One of the problems is that there remains no global standard regarding just how gem treaters should tell their clients what they have done to a particular gem. Everyone in the industry--everyone honest, anyway--agrees that they should be disclosed, but they have yet to come to a consensus as to just how. Fortunately, most countries have standard systems that apply only to them, and that are available to anyone who's interested in learning more about them.

Types of Enhancement: Heat Treatment

This is by far and away the most common form of stone enhancement--it is practiced worldwide by nearly every major gem lab. And most of the time, it is readily detectable with standard equipment. Of course, there are those rare cases where advanced instruments are required, but thermal treating is an old technique, and one most gemologists are used to seeing.

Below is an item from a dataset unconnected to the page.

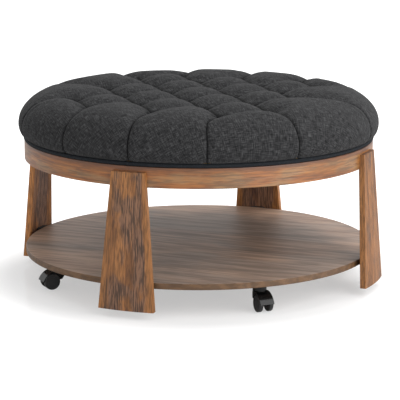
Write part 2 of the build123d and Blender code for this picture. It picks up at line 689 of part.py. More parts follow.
for azimuth, offset, corner in zip(caster_azimuths_degrees, caster_headings_degrees, caster_names):
    stem = polar(caster_ring_radius, azimuth)
    heading = azimuth + offset
    side_plane = radial_plane(heading, stem)

    with BuildPart() as caster_plate:
        with BuildSketch(level_plane(azimuth, caster_height - caster_plate_thickness, stem)):
            RectangleRounded(caster_plate_side, caster_plate_side, caster_plate_corner_radius)
            Circle(pin_diameter / 2 + thread_gap, mode=Mode.SUBTRACT)
            with GridLocations(caster_screw_spacing, caster_screw_spacing, 2, 2):
                Circle(caster_screw_diameter / 2 + thread_gap, mode=Mode.SUBTRACT)
        extrude(amount=caster_plate_thickness)
        with BuildSketch(level_plane(azimuth, caster_height - pin_head_height, stem)):
            Circle(pin_head_diameter / 2 + thread_gap)
        extrude(amount=pin_head_height, mode=Mode.SUBTRACT)
    save(caster_plate, f"caster_plate_{corner}")

    with BuildPart() as caster_pin:
        with BuildSketch(level_plane(azimuth, pin_bottom, stem)):
            Circle(pin_diameter / 2)
        extrude(amount=pin_length)
        with BuildSketch(level_plane(azimuth, caster_height - pin_head_height, stem)):
            Circle(pin_head_diameter / 2)
        extrude(amount=pin_head_height)
        with BuildSketch(level_plane(azimuth, pin_bottom, stem)):
            Circle(pin_collar_diameter / 2)
        extrude(amount=pin_collar_height)
    save(caster_pin, f"caster_pin_{corner}")

    with BuildPart() as caster_hood:
        with BuildSketch(side_plane):
            with BuildLine():
                ThreePointArc(
                    hood_point(hood_brow_wall, hood_brow_degrees),
                    hood_point(hood_crown_wall, 90),
                    hood_point(hood_wall, hood_back_degrees),
                )
                Polyline(
                    hood_point(hood_wall, hood_back_degrees),
                    (caster_trail + wheel_radius / 2, hood_skirt_height),
                    hood_point(hood_wall, hood_front_degrees),
                    hood_point(hood_brow_wall, hood_brow_degrees),
                )
            make_face()
        extrude(amount=hood_half_width, both=True)
        flanks = caster_hood.faces().filter_by(Axis(stem, side_plane.z_dir))
        fillet(flanks.edges().filter_by(GeomType.CIRCLE), hood_edge_radius)
        with BuildSketch(level_plane(heading, hood_top, stem)):
            Circle(hood_neck_diameter / 2)
        extrude(amount=-hood_neck_length)
        with BuildSketch(level_plane(heading, hood_foot_top, stem)):
            Circle(hood_neck_diameter / 2)
        extrude(amount=-hood_foot_length, taper=hood_foot_taper_degrees)
        for side in (1, -1):
            with BuildSketch(side_plane.offset(side * caster_web_width / 2)):
                with Locations((caster_trail, wheel_radius)):
                    Circle(wheel_room_radius)
            extrude(amount=side * (hood_half_width + overrun), mode=Mode.SUBTRACT)
        with BuildSketch(side_plane):
            with Locations((caster_trail, wheel_radius)):
                Circle(hood_boss_diameter / 2)
        extrude(amount=caster_web_width / 2, both=True)
        with BuildSketch(side_plane):
            with Locations((caster_trail, wheel_radius)):
                Circle(axle_diameter / 2 + axle_press_gap)
        extrude(amount=hood_half_width, both=True, mode=Mode.SUBTRACT)
        with BuildSketch(level_plane(heading, hood_top, stem)):
            Circle(pin_diameter / 2 + pin_running_gap)
        extrude(amount=-hood_neck_length - hood_foot_length, mode=Mode.SUBTRACT)
        with BuildSketch(level_plane(heading, pin_bottom + pin_collar_height + pin_collar_gap, stem)):
            Circle(pin_collar_diameter / 2 + pin_collar_gap)
        extrude(amount=-caster_height, mode=Mode.SUBTRACT)
    save(caster_hood, f"caster_hood_{corner}")

    with BuildPart() as caster_axle:
        with BuildSketch(side_plane):
            with Locations((caster_trail, wheel_radius)):
                Circle(axle_diameter / 2)
        extrude(amount=axle_length / 2, both=True)
    save(caster_axle, f"caster_axle_{corner}")

    for side, number in ((-1, 1), (1, 2)):
        with BuildPart() as caster_wheel:
            with BuildSketch(side_plane.offset(side * wheel_start)):
                with Locations((caster_trail, wheel_radius)):
                    Circle(wheel_radius)
            extrude(amount=side * wheel_width)
            fillet(caster_wheel.edges(), wheel_edge_radius)
            with BuildSketch(side_plane.offset(side * (wheel_start + wheel_width - wheel_rim_recess))):
                with Locations((caster_trail, wheel_radius)):
                    Circle(wheel_rim_recess_diameter / 2)
                    Circle(wheel_hub_diameter / 2, mode=Mode.SUBTRACT)
            extrude(amount=side * wheel_rim_recess, mode=Mode.SUBTRACT)
            with BuildSketch(side_plane.offset(side * wheel_start)):
                with Locations((caster_trail, wheel_radius)):
                    Circle(axle_diameter / 2 + axle_running_gap)
            extrude(amount=side * (axle_bite + wheel_side_gap), mode=Mode.SUBTRACT)
        save(caster_wheel, f"caster_wheel_{corner}_{number}")

with BuildPart() as caster_screws:
    for azimuth in caster_azimuths_degrees:
        stem = polar(caster_ring_radius, azimuth)
        head_top = caster_height - caster_plate_thickness
        with BuildSketch(level_plane(azimuth, head_top - caster_screw_head_height, stem)):
            with GridLocations(caster_screw_spacing, caster_screw_spacing, 2, 2):
                Circle(caster_screw_head_diameter / 2)
        extrude(amount=caster_screw_head_height)
        with BuildSketch(level_plane(azimuth, head_top, stem)):
            with GridLocations(caster_screw_spacing, caster_screw_spacing, 2, 2):
                Circle(caster_screw_diameter / 2)
        extrude(amount=caster_plate_thickness + caster_screw_bite - seat_gap)
save(caster_screws, "caster_screws")
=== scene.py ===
"""Looks of the round tufted ottoman table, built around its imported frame, in metres."""

import json
import logging
import math
from dataclasses import dataclass, field
from enum import Enum

import bmesh
import bpy
import numpy as np
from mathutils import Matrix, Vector

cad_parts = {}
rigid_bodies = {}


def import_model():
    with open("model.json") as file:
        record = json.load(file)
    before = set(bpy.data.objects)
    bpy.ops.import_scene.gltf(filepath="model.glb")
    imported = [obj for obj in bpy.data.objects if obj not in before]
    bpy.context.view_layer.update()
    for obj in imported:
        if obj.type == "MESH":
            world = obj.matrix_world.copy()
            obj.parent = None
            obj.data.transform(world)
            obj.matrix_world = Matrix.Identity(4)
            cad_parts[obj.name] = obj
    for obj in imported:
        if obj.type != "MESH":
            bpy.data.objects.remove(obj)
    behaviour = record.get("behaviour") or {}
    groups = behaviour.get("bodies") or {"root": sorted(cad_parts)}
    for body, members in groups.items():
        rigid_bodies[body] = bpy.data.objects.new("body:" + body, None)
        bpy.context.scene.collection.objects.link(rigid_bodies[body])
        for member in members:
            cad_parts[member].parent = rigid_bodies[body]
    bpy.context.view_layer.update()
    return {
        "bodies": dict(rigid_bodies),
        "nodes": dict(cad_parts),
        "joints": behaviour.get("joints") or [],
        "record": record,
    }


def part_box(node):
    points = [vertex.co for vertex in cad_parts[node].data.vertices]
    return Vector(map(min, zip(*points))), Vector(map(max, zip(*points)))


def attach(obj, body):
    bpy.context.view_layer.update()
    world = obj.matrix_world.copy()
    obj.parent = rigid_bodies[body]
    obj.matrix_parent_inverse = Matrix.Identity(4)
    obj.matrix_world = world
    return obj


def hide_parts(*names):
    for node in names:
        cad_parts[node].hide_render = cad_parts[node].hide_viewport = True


log = logging.getLogger("ottoman_table")

Colour = tuple[float, float, float, float]
Point = tuple[float, float, float]
Pair = tuple[float, float]
Socket = bpy.types.NodeSocket
Value = Socket | float | Colour


def colour(red: int, green: int, blue: int) -> Colour:
    """Turn an 8-bit display colour into a linear one.

    Args:
        red: Red, 0 to 255.
        green: Green, 0 to 255.
        blue: Blue, 0 to 255.

    Returns:
        The linear colour, with full alpha.
    """
    shares = [value / 255 for value in (red, green, blue)]
    linear = [s / 12.92 if s <= 0.04045 else ((s + 0.055) / 1.055) ** 2.4 for s in shares]
    return (*linear, 1.0)


def smooth_step(share: np.ndarray) -> np.ndarray:
    """Ease a share from 0 to 1, level at both ends."""
    held = np.clip(share, 0.0, 1.0)
    return held * held * (3.0 - 2.0 * held)


def feed(tree: bpy.types.NodeTree, value: Value, target: Socket) -> None:
    """Link a socket to a node's input, or set that input to a constant.

    Args:
        tree: The tree of both nodes.
        value: The socket or the constant.
        target: The input.
    """
    if isinstance(value, Socket):
        tree.links.new(value, target)
    else:
        target.default_value = value


def add_node(tree: bpy.types.NodeTree, kind: str, inputs: dict | None = None,
             **settings: str | bool) -> bpy.types.Node:
    """Add a node to a tree.

    Args:
        tree: The tree.
        kind: The node's type name.
        inputs: Input name or number to a socket, which is linked, or to a constant.
        settings: The node's own properties.

    Returns:
        The new node.
    """
    node = tree.nodes.new(kind)
    for name, value in settings.items():
        setattr(node, name, value)
    for name, value in (inputs or {}).items():
        feed(tree, value, node.inputs[name])
    return node


class Shader:
    """A material under construction: a Principled shader and the nodes that feed it."""

    def __init__(self, name: str) -> None:
        """Start a material that has only its Principled shader."""
        self.material = bpy.data.materials.new(name)
        self.material.use_nodes = True
        self.tree = self.material.node_tree
        self.surface = self.tree.nodes["Principled BSDF"]

    def node(self, kind: str, inputs: dict | None = None, **settings: str | bool) -> bpy.types.Node:
        """Add a node by its type name without its ShaderNode prefix, as add_node does."""
        return add_node(self.tree, "ShaderNode" + kind, inputs, **settings)

    def here(self, output: str = "Object") -> Socket:
        """Return the point of the piece being shaded, or another output of its coordinates."""
        return self.node("TexCoord").outputs[output]

    def parts(self, vector: Socket) -> list[Socket]:
        """Return the three parts of a vector."""
        return list(self.node("SeparateXYZ", {0: vector}).outputs)

    def math(self, operation: str, *values: Value) -> Socket:
        """Add a Math node on sockets or numbers and return its result."""
        return self.node("Math", dict(enumerate(values)), operation=operation).outputs[0]

    def mix(self, factor: Value, first: Value, second: Value, blend: str = "MIX") -> Socket:
        """Mix two colours by a factor and return the result."""
        inputs = {0: factor, 6: first, 7: second}
        return self.node("Mix", inputs, data_type="RGBA", blend_type=blend).outputs[2]

    def cover(self, shade: Value, amount: Value, share: float, over: Value) -> Socket:
        """Lay a share of an amount of another colour over a colour and return the result."""
        return self.mix(self.math("MULTIPLY", amount, share), shade, over)

    def lifted(self, shade: Value, lift: Value) -> Socket:
        """Multiply a colour by a number and return the result."""
        grey = self.node("CombineColor", {0: lift, 1: lift, 2: lift}).outputs[0]
        return self.mix(1.0, shade, grey, "MULTIPLY")

    def ramp(self, factor: Value, places: tuple[float, ...], shades: tuple[Colour, ...]) -> Socket:
        """Turn a factor into a colour through a ramp.

        Args:
            factor: The factor, 0 to 1.
            places: Where each colour stands on the ramp.
            shades: The colours.

        Returns:
            The colour.
        """
        node = self.node("ValToRGB", {0: factor})
        elements = node.color_ramp.elements
        while len(elements) < len(places):
            elements.new(0.5)
        for element, place, shade in zip(elements, places, shades):
            element.position = place
            element.color = shade
        return node.outputs[0]

    def between(self, value: Value, low: float, high: float, start: float = 0.0,
                end: float = 1.0) -> Socket:
        """Return start below low, end above high and an eased value between them."""
        inputs = {0: value, 1: low, 2: high, 3: start, 4: end}
        return self.node("MapRange", inputs, interpolation_type="SMOOTHSTEP").outputs[0]

    def noise(self, vector: Socket, size: Point, detail: float, rough: float = 0.5,
              warp: float = 0.0) -> Socket:
        """Add noise.

        Args:
            vector: Where the noise is read.
            size: How large its features are along each axis, in metres.
            detail: How many finer layers it has.
            rough: How strong these are.
            warp: How much it is bent.

        Returns:
            The noise, 0 to 1.
        """
        scaled = self.node("VectorMath", {0: vector, 1: [1 / s for s in size]}, operation="MULTIPLY")
        inputs = {"Vector": scaled.outputs[0], "Scale": 1.0, "Detail": detail, "Roughness": rough,
                  "Distortion": warp}
        return self.node("TexNoise", inputs).outputs[0]

    def grained(self, vector: Socket, pair: Pair, detail: float, rough: float = 0.5,
                warp: float = 0.0) -> Socket:
        """Return noise whose features have a length along the grain and one across it."""
        return self.noise(vector, (pair[0], pair[1], pair[1]), detail, rough, warp)

    def bump(self, height: Value, depth: float) -> Socket:
        """Return a normal bumped by a height of 0 to 1 over a depth in metres."""
        return self.node("Bump", {"Height": height, "Distance": depth}).outputs[0]

    def wire(self, **sockets: Value) -> None:
        """Link or set the surface's inputs, named with underscores for spaces."""
        for name, value in sockets.items():
            feed(self.tree, value, self.surface.inputs[name.replace("_", " ")])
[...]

Diamonds in particular have seen huge advancements in the treatments available for them. Off-color diamonds have long been a problem for the industry, but in 1999 that changed when high-pressure, high-heat treatments (HPHT) became available. The technique was advanced in the 2000s, as were the methods for detecting it. Today, the treatment is so advanced that it can produce virtually any shade of diamond desired, including black--and can remove colors from diamond, leaving the traditional colorless hue typically associated with diamonds.

Today, the process is so widespread, that color-enhanced diamonds are everywhere all over the world, and have become the norm rather than the exception in the case of many laboratories. Fortunately, research has revealed that a certain rather obvious method exists for determining whether a diamond has been color-treated. For reasons that are not well understood, most of the colorless treated diamonds are of type IIa, while 99% of all natural gemstones are type Ia. A simple test using very basic gemological equipment can determine of which type a colorless diamond is, and thus whether it is likely to have been color-enhanced.

Types of Enhancement: Diffusion Treatment

This is a more problematic form of enhancement to detect among colored stones, and posed a major problem for gemologists over the course of the 2000s. While identification is possible by looking at color concentration near facet junctions (it will be much higher in treated diamonds), most normal detection methods are general indicators rather than conclusive proof.

Sapphires, in particular, have suffered because of the prevalence of treatment with beryllium--which normally causes an orange color, but can be used to cause almost any color--and titanium--which causes a blue color. Treatment with these elements means that lower-quality sapphires can be changed to unusual colors and sold at a higher price.

And detecting these treatments--especially beryllium--proves very difficult. While with immersion techniques, where the stone is immersed in a certain kind of fluid and the way light refracts through it is analyzed, can detect titanium diffusion--which only changes the color of the surface of the stone--beryllium, a small atom, can enter through diffusion treatment all the way to the center of the stone. But it does leave occasional surface-level defects that can serve as evidence of, if not proof of, diffusion treatment.

Types of Enhancement: Clarity Enhancement

This proved to be one of gemology's largest challenges during the 1990s, though it has not proved such a problem since that time. Most clarity enhancement with diamonds involves a process called fracture filling--where imperfections in the diamond are quite literally filled in with tiny amounts of glass. This process makes the diamond look good, until a customer brings their jewelry in for repair. When heated to the intense temperatures required by some jewelry repair techniques, the glass melted and came out of the diamond, and customers were dismayed to find that they'd bought a far less valuable stone than they'd believed.

Better methods came along later, but they still were subject to scarring from basic jewelry repair techniques, even when they were done by master jewelers.

Most techniques involve laser drilling a diamond and filling it with acid to close the hole. However, this does leave a telltale mark on the surface of the diamond. A technique was developed in Israel that left no such hole, but it entered the market secretly, and because of this, was subsequently banned in Israel.

Conclusion

So far as is known in the majority of the modern gemologist community, most major techniques for artificially enhancing stones has been discovered and is publicly known. Disclosure works, and most honest dealers will disclose anything done to their gems.

But there's always that chance, and gemologists will have to continue to work hard to detect newer and newer techniques as they become available, and dishonest dealers try to pass off imperfect stones as perfect ones.